According to your book, Richard hired you to work on his autobiography, but you had writer’s block and couldn’t. Do you think Something We Said finally fulfills that mission?

Elizabeth Stordeur Pryor

I really do. I feel like it’s an apology, making amends. A way of reconnecting with him and telling our story together and telling his story. I hope it reintroduces a younger audience to his work. I taught a course last semester, “Richard Pryor’s America,” and was shocked my students really don’t know who he is, as important as his voice was in the 1970s.

Ed Rampell

The “notorious word” in your book’s subtitle is the N-word. What is the etymology of the N-word and the history of its use and abuse?

Elizabeth Stordeur Pryor

The book is told in three parts: the story of my relationship with my father and the way the word weaves in and out of that; the story of my work in the classroom; another part is this history, to center the history of the word, to be able to understand other parts of the book. It was 1619 when the first twenty Africans were kidnapped and brought to Jamestown, and the word was applied to them. It becomes a foundational ideology about thinking of black people as “other.”

The word really becomes a slur when black people begin to become free. In the 1830s, in the antebellum North, it’s really an attack on black freedom, mobility, prosperity, economic and political participation. When people are no longer actually enslaved, the word hooks them like a shackle. Because now we have people who are incredible orators, who are being invited to dinners by huge American luminaries being called this word. It’s serving as a gatekeeper in the public space, keeping black people out, like a tool of segregation. It evolves into violence.

I also found out that, almost from the late 1700s, black people were reclaiming it and using it as a subversion and protest in their own speech to talk about themselves, much in the way that you might hear it in hip-hop. It wasn’t my father, important black writers from the ’70s, and Black Power intellectuals who started using the N-word in this way; they were building on centuries of oral tradition of protest.

The comedians were historians. They weren’t just making up stories about their lives, but they were connecting them to this larger history. They understood the context of their experience as black men.

Ed Rampell

You write about two different meanings and pronunciations of the N-word.

Elizabeth Stordeur Pryor

This is an intervention that fifteen, twenty years ago young people started making in American English: the N-word with a hard r and the N-word with the soft a. There are two meanings to these words. The hard r is that white, racist version that’s the last word somebody being lynched heard, used during slavery, and instances of police brutality. The other is this version my father most often used, and it was in the title of two of his Grammy Award–winning albums. Even though my father spelled it exactly the same way, the essence of the word meant a kind of camaraderie.

Ed Rampell

Who is allowed to say the N-word in public and in private, and why?

Elizabeth Stordeur Pryor

There’s a book that basically has that title, The N Word, by Jabari Asim. He grapples with that question, and I think it’s important. To me, polemical debates about who should and shouldn’t say the word only tell part of the story. What I wanted to do was go deeper. For me, I obviously feel that if you’re hurling a slur at someone, you have no business using that word. I don’t think it’s possible, unless you came from a very particular experience. I don’t come from that experience, and I’m a black person. You have to come from a very particular experience for that word to be authentically spoken by you.

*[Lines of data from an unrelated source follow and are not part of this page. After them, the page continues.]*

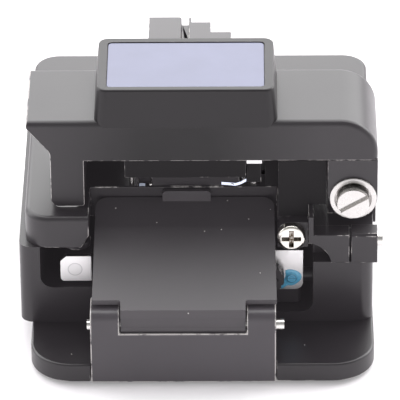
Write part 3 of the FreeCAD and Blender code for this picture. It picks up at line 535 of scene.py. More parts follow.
@dataclass(frozen=True)
class Lacquer(Finish):
    """Locking lacquer over a screw's head, which shows through.

    Attributes:
        middle: The screw's middle along X and Z, in metres.
        head: The screw head's radius.
        rim: Half the width of the head's outline.
        slot: Half the width of its slot and of the ring inside it.
        inner: Radius of that ring as a share of the head's.
        inner_share: Strength of that ring.
        deep: Colour over the head's lines.
        cloud: Features per metre, octaves and fine strength of the thin places.
        levels: Noise levels between which it thins.
        thin: Colour where the lacquer is thin.
        thin_share: Strength of that colour.
    """

    middle: Tuple[float, float] = (0.0183, 0.0142)
    head: float = 0.0009
    rim: float = 0.00014
    slot: float = 0.0001
    inner: float = 0.55
    inner_share: float = 0.6
    deep: Colour = (0.012, 0.07, 0.12)
    cloud: Tuple[float, float, float] = (1100.0, 2.0, 0.6)
    levels: Tuple[float, float] = (0.5, 0.75)
    thin: Colour = (0.25, 0.58, 0.72)
    thin_share: float = 0.35

    def marked(self, paint: Paint, colour: Signal) -> Signal:
        """Add the outline and slot of the head, and the thin places.

        Args:
            paint: The tree builder.
            colour: The plain colour.

        Returns:
            The marked colour.
        """
        _, _, z = paint.axes()
        reach = paint.from_line(self.middle)
        ring = reach.near(self.head, self.rim)
        slot = (z - self.middle[1]).near(0.0, self.slot) * reach.below(self.head)
        inner = reach.near(self.head * self.inner, self.slot) * self.inner_share
        tint = paint.mix(ring + slot + inner, colour, self.deep)
        pale = paint.noise(*self.cloud).ramp(*self.levels) * self.thin_share
        return paint.mix(pale, tint, self.thin)


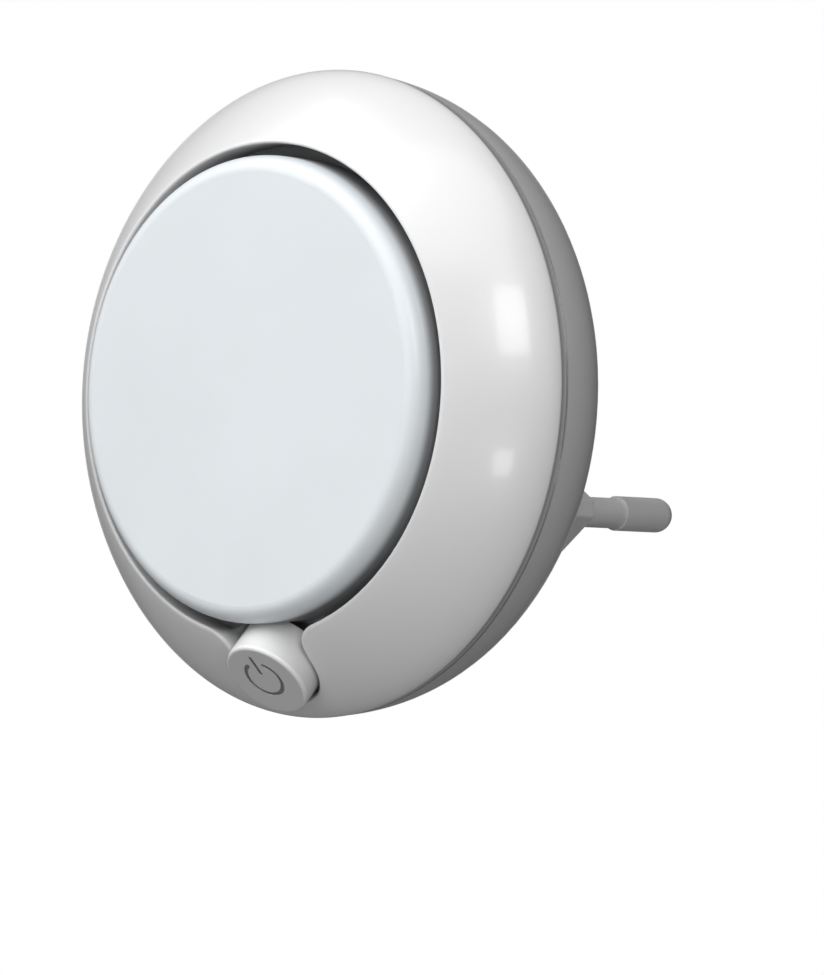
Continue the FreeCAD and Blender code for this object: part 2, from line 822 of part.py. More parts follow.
def arc_from(start, way, end):
    """The arc between two points that leaves the first along a direction."""
    chord = end - start
    lean = way.getAngle(chord)
    side = way.cross(chord).cross(chord).normalize()
    middle = start + chord * 0.5 - side * (chord.Length / 2 * math.tan(lean / 2))
    return Part.Arc(start, middle, end).toShape()


def coil_arcs(low, high):
    """The coil as two touching arcs for each quarter turn."""
    quarters = 4 * spring_turns
    rise = (high - low) / (2 * math.pi * spring_turns)
    edges = []
    for quarter in range(quarters):
        start, leave = coil_place(math.pi / 2 * quarter, low, rise)
        end, arrive = coil_place(math.pi / 2 * (quarter + 1), low, rise)
        chord = end - start
        square = 2 * (1 - leave.dot(arrive))
        along = 2 * chord.dot(leave + arrive)
        reach = (math.sqrt(along * along + 4 * square * chord.dot(chord)) - along) / (2 * square)
        first = start + leave * reach
        last = end - arrive * reach
        middle = (first + last) * 0.5
        edges.append(arc_from(start, leave, middle))
        edges.append(arc_from(middle, (last - first).normalize(), end))
    return edges


def make_switch_spring():
    """The coil spring under the plunger, one unbroken wire."""
    front = -switch_front_below_face
    low = front - switch_depth + switch_wall + spring_wire / 2 + touch_gap
    high = front - switch_wall - touch_gap - switch_plunger_flange - spring_wire / 2 - touch_gap
    edges = coil_arcs(low, high)
    start, way = coil_place(0.0, low, (high - low) / (2 * math.pi * spring_turns))
    pipe = Part.BRepOffsetAPI.MakePipeShell(Part.Wire(edges))
    pipe.add(Part.Wire(Part.makeCircle(spring_wire / 2, start, way)))
    pipe.build()
    pipe.makeSolid()
    return tilted(pipe.shape())


def leg_places():
    """X and V of the six legs of the push switch."""
    return [(side * switch_leg_pitch, row * switch_leg_pitch) for side in (-1, 1) for row in (-1, 0, 1)]


def make_switch_legs():
    """The metal legs of the push switch, through its board."""
    back = switch_back_w
    low = back - switch_board_wall - switch_leg_tail
    return Part.makeCompound([tilted(post(switch_leg_radius, low, back, x, v)) for x, v in leg_places()])


def make_switch_board():
    """The small slanted board that carries the push switch."""
    low = -switch_width / 2 - switch_board_below
    high = switch_width / 2 + switch_board_above
    board = Part.makeBox(
        switch_board_width, high - low, switch_board_wall,
        Vector(-switch_board_width / 2, low, switch_back_w - switch_board_wall))
    for x, v in leg_places():
        board = board.cut(post(switch_leg_radius + touch_gap, switch_back_w - 2, switch_back_w + 1, x, v))
    return tilted(board)


def make_switch_bracket():
    """The wedge on the plug's flange that holds the switch board at its slant."""
    back_w = switch_back_w - switch_board_wall - touch_gap
    on_line = button_origin + button_axis * back_w
    total = on_line.y * math.cos(tilt) + on_line.z * math.sin(tilt)

    def slant_y(z):
        return (total - z * math.sin(tilt)) / math.cos(tilt)

    rear = plug_flange_y - touch_gap
    high = -bracket_top_drop - bracket_back_wall
    corners = [
        (rear, -bracket_foot_drop), (slant_y(-bracket_foot_drop), -bracket_foot_drop),
        (slant_y(high), high), (slant_y(high) + bracket_back_wall, -bracket_top_drop),
        (rear, -bracket_top_drop)]
    outline = Part.makePolygon([Vector(-bracket_half_width, y, z) for y, z in corners + corners[:1]])
    wedge = Part.Face(outline).extrude(Vector(2 * bracket_half_width, 0, 0))
    room = switch_leg_pitch + 2 * switch_leg_radius + free_gap
    depth = switch_leg_tail + free_gap
    pocket = Part.makeBox(2 * room, 2 * room, depth + 1, Vector(-room, -room, back_w - depth))
    return wedge.cut(tilted(pocket))


def bent_tube(points, radius):
    """A wire along straight runs joined by arcs that touch them."""
    edges = []
    start = points[0]
    for before, corner, after in zip(points, points[1:], points[2:]):
        into = (corner - before).normalize()
        away = (after - corner).normalize()
        half = into.getAngle(away) / 2
        run = min((corner - before).Length, (after - corner).Length)
        bend = bend_share * run / math.tan(half)
        first = corner - into * bend_share * run
        last = corner + away * bend_share * run
        side = (away - into).normalize()
        middle = corner + side * (bend / math.cos(half) - bend)
        edges.append(Part.makeLine(start, first))
        edges.append(Part.Arc(first, middle, last).toShape())
        start = last
        print("wire bend radius", round(bend, 2))
    edges.append(Part.makeLine(start, points[-1]))
    ring = Part.Wire(Part.makeCircle(radius, points[0], points[1] - points[0]))
    return Part.Wire(edges).makePipeShell([ring], True, True)


def make_switch_wires():
    """The two wires from the switch board up to the driver board."""
    axis_w = switch_back_w + wire_radius + touch_gap
    low_v = switch_width / 2 + free_gap
    wires = []
    for x in (-wire_spacing / 2, wire_spacing / 2):
        begin = button_origin + button_axis * axis_w + button_up * low_v + Vector(x, 0, 0)
        rise = begin + button_up * wire_rise
        turn = Vector(x, wire_turn_y, -wire_end_drop)
        end = Vector(x, board_front_y - touch_gap, -wire_end_drop)
        wires.append(bent_tube([begin, rise, turn, end], wire_radius))
    return Part.makeCompound(wires)


def make_screw(shank, head, head_height, length, x, z, seat_y, forward):
    """A cross-slot screw whose head rests at seat_y and whose shank runs along Y."""
    sign = -1.0 if forward else 1.0
    low = min(seat_y, seat_y + sign * length)
    body = rod(shank, low, low + length, x, z)
    cap_low = seat_y if forward else seat_y - head_height
    top = rod(head, cap_low, cap_low + head_height, x, z)
    outer_y = seat_y - sign * head_height
    top = round_edges(top, head_height * head_round_share, lambda edge: abs(edge.BoundBox.YMin - outer_y) < touch_gap
                      and edge.BoundBox.YLength < touch_gap)
    reach = 2 * cross_reach_share * head
    slot = block((reach, 2 * cross_depth, cross_width), (x, outer_y, z))
    slot = slot.fuse(block((cross_width, 2 * cross_depth, reach), (x, outer_y, z)))
    return body.fuse(top).cut(slot)


def make_case_screws():
    """The screws that hold the rear shell to the front shell."""
    seat = case_seat_y + case_seat_wall
    return Part.makeCompound([
        make_screw(case_screw_radius, case_head_radius, case_head_height, case_screw_length, x, z, seat, True)
        for x, z in case_places()])


def small_screws(places, seat_y, length, forward):
    """A group of the small screws inside."""
    return Part.makeCompound([
        make_screw(small_screw_radius, small_head_radius, small_head_height, length, x, z, seat_y, forward)
        for x, z in places])


# Places that the parts above share
lap_radius = seam_radius - rear_wall - seam_band_step
case_seat_y = front_depth + case_boss_length
board_pilot_end = board_back_y + small_screw_bite
collar_foot_w = lug_w + touch_gap
lug_room_radius = math.hypot(button_radius + button_lug_reach, button_lug_width) + free_gap
keyhole_low_w = -switch_front_below_face
switch_back_w = -switch_front_below_face - switch_depth


def make_parts():
    """Fills the table of named solids, still in the body's own place."""
    solids["front_shell"] = make_front_shell()
    solids["rear_shell"] = make_rear_shell()
    solids["diffuser"] = make_diffuser()
    solids["reflector_tray"] = make_reflector_tray()
    solids["led_board"] = make_led_board()
    solids["led_packages"], solids["led_phosphors"] = make_leds()
    solids["plug_insert"] = make_plug_insert()
    for side, x in zip(("left", "right"), pin_places()):
        solids["contact_pin_" + side] = make_pin(x)
        solids["pin_sleeve_" + side] = make_sleeve(x)
        solids["pin_terminal_" + side] = make_terminal(x)
    solids["driver_board"] = make_driver_board()
    solids["film_capacitor"] = on_board(film_cap_size, film_cap_place)
    solids["smoothing_capacitor"] = make_smoothing_capacitor()
    solids["bridge_rectifier"] = on_board(rectifier_size, rectifier_place)
    solids["fuse_resistor"] = make_fuse_resistor()
    solids["chip_resistors"] = make_chip_resistors()
    solids["link_header"] = make_link_header()
    solids["link_pins"] = make_link_pins()
    solids["button_cap"] = make_button_cap()
    solids["switch_housing"] = make_switch_housing()
    solids["switch_plunger"] = make_switch_plunger()
    solids["switch_spring"] = make_switch_spring()
    solids["switch_legs"] = make_switch_legs()
    solids["switch_board"] = make_switch_board()
    solids["switch_bracket"] = make_switch_bracket()
    solids["switch_wires"] = make_switch_wires()
    solids["case_screws"] = make_case_screws()
    tray_length = ear_wall + small_screw_bite
    solids["tray_screws"] = small_screws(ear_places(), ear_front + ear_wall, tray_length, True)
    led_length = led_board_wall + led_board_gap + tray_flange_wall
    solids["led_board_screws"] = small_screws(led_screw_places(), led_board_back_y, led_length, True)
    board_length = board_wall + small_screw_bite - touch_gap
    solids["board_screws"] = small_screws(board_posts, board_front_y, board_length, False)


def write_parts():
    """Moves every part so that the origin is on the plug's face, and writes it."""
    os.makedirs("parts", exist_ok=True)
    for name, shape in solids.items():
        shape.translate(Vector(0, -plug_face_y, pin_drop))
        shape.exportStep("parts/" + name + ".step")
        print(name, len(shape.Solids), "valid" if shape.isValid() else "NOT VALID", round(shape.Volume, 2))


make_parts()
write_parts()
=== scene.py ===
import math

import bmesh
import bpy
from mathutils import Matrix, Vector


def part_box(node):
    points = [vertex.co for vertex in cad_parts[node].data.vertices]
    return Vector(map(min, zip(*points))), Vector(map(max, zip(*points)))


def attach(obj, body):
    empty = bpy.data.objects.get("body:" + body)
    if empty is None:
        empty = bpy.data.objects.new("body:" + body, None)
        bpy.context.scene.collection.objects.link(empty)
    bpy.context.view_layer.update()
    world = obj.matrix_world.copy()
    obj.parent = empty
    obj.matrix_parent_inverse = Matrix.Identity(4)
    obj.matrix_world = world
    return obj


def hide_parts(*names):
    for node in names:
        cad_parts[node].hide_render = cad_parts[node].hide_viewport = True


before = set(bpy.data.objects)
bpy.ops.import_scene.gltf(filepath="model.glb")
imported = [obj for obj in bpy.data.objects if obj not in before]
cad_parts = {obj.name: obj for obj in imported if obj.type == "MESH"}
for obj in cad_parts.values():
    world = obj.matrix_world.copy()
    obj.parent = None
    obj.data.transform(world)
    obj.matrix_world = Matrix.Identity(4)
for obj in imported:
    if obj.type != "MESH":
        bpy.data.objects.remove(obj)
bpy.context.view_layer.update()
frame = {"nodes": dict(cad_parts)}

bl_info = {
    "name": "Plug-in night light",
    "version": (1, 0, 0),
    "blender": (4, 5, 0),
    "location": "3D View > Sidebar > Night light",
    "description": "Dresses the plug-in night light and sets its studio",
    "category": "Object",
}

MM = 0.001

# How finely the front shell is drawn. The first four follow the edge of the opening from the
# bottom to the top, and the others run from its inner wall over the dome and back inside.
HOLE_STEPS = 30
NECK_STEPS = 9
SHOULDER_STEPS = 20
MOUTH_STEPS = 140
WALL_STEPS = 4
EDGE_STEPS = 8
DOME_STEPS = 40
INNER_STEPS = 8
HALVINGS = 40

# Near the keyhole the columns of the front shell are drawn apart towards the seam.
EVEN_PULL = 0.55
EVEN_REACH = 1.6

# The studio lamps: name, place from the middle of the mouth, size in metres, and watts.
LAMPS = (
    ("top_left", (-0.30, -0.42, 0.60), (0.7, 0.6), 4.4),
    ("top_right", (0.23, -0.40, 0.655), (0.7, 0.6), 2.35),
    ("front", (0.0, -0.85, -0.04), (0.5, 0.5), 1.28),
    ("strip", (0.584, -0.394, 0.257), (0.20, 0.26), 1.55),
    ("low", (0.2155, -0.151, -0.096), (0.04, 0.035), 0.045),
    ("left", (-0.80, -0.20, 0.20), (0.4, 0.5), 0.35),
    ("right", (0.80, -0.10, 0.10), (0.3, 0.4), 0.15),
    ("back_right", (0.60, 0.50, 0.10), (0.3, 0.4), 0.08),
    ("back_left", (-0.60, 0.70, 0.05), (0.5, 0.5), 0.45))
WORLD_LIGHT = 0.035
FLOOR_HALF = 0.55
FLOOR_DROP = 0.12
FLOOR_GREY = (0.22, 0.22, 0.22)
FLOOR_SEEN = (0.82, 0.82, 0.82)

# The camera: where it stands round the point it looks at, and its lens.
CAMERA_AZIMUTH = math.radians(43.03)
CAMERA_ELEVATION = math.radians(-2.77)
CAMERA_DISTANCE = 0.62169
CAMERA_AIM = (23.14, 0.0, -11.55)
CAMERA_SENSOR = 36.0
CAMERA_NEAR = 0.01
FOCAL_PIXELS = 5810.35
PICTURE_HEIGHT = 975.0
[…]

I like to flip it and ask: Why does this word resonate so much for black people, for black artists like my dad and hip-hop artists? If it is a word of protest against injustice and inequality, then the word will continue to resonate as long as those systems stay in place.

Ed Rampell

Richard Pryor used the N-word in his stand-up comedy acts, movies, and record album titles. You write that his expression of the N-word was “something daring and new” and that he was “the voice of a black generation.” How and why did he use it?

Elizabeth Stordeur Pryor

I never had this conversation with my father. It’s on my list of many I wish I could have with him. As a historian I feel I can speak to it. In 1967, my father has this moment of understanding. He’s performing in front of an audience that wouldn’t accept his own grandmother as an audience member. He said he no longer wanted to do the schticky comedy he thought was going to make him famous. He dropped the mic and walked offstage in Las Vegas and started truth telling, talking about the real experiences he had in his home. The way the word is used by him is funny, but it forces the audience to reckon with their own stuff. Namely, if it’s a white audience, their own racism. He’s really inviting them to be part of his black world, as opposed to him going to their white world.

Ed Rampell

Richard ended up repudiating the N-word. Why?

Elizabeth Stordeur Pryor

In 1979 he went to Africa. In Kenya, he took stock. He was surrounded by black people doing the most menial jobs and running the country. In that context, outside of the white supremacy of the United States, he didn’t even think of using the N-word, because it had no meaning in the context of the black world he was in. After that, he said, “I’ll never call another black man the N-word.” It took that international travel to understand that to be black in the United States wasn’t the only kind of black experience a person could have. In his stand-up he said, “It hit me like a shot, I cried.” It was really powerful for him. And I never heard him call a person that again.

Ed Rampell

Tell us about your course at Smith College about your father.

Elizabeth Stordeur Pryor

It was really an incredible experience. Part family history, part examination of his work. It was deep seeing his comedy through [students’] eyes. In 1979’s Live in Concert, he basically invented the concert film, the comedy special, the genre. He spends about half of it talking about “Macho Man,” making fun of his masculinity and typical masculinity in general. Men didn’t do that, didn’t make fun of their own prowess, and needed to feel like they’re better than women. My students point that out because they’re often thinking about gender and sexuality, and really saw that in his work.

Ed Rampell

How do you remember him as a dad?

Elizabeth Stordeur Pryor

What I loved about writing the book is I was able to reignite all the tenderness. I was crazy about my dad. He really could do no wrong by me, even when he was. I just admired and looked up to and loved him so much. He wasn’t there all the time, but when he was, he was super present. I have no doubt he really, really wanted to be a good dad, with all of his seven kids; that’s something that really mattered to him.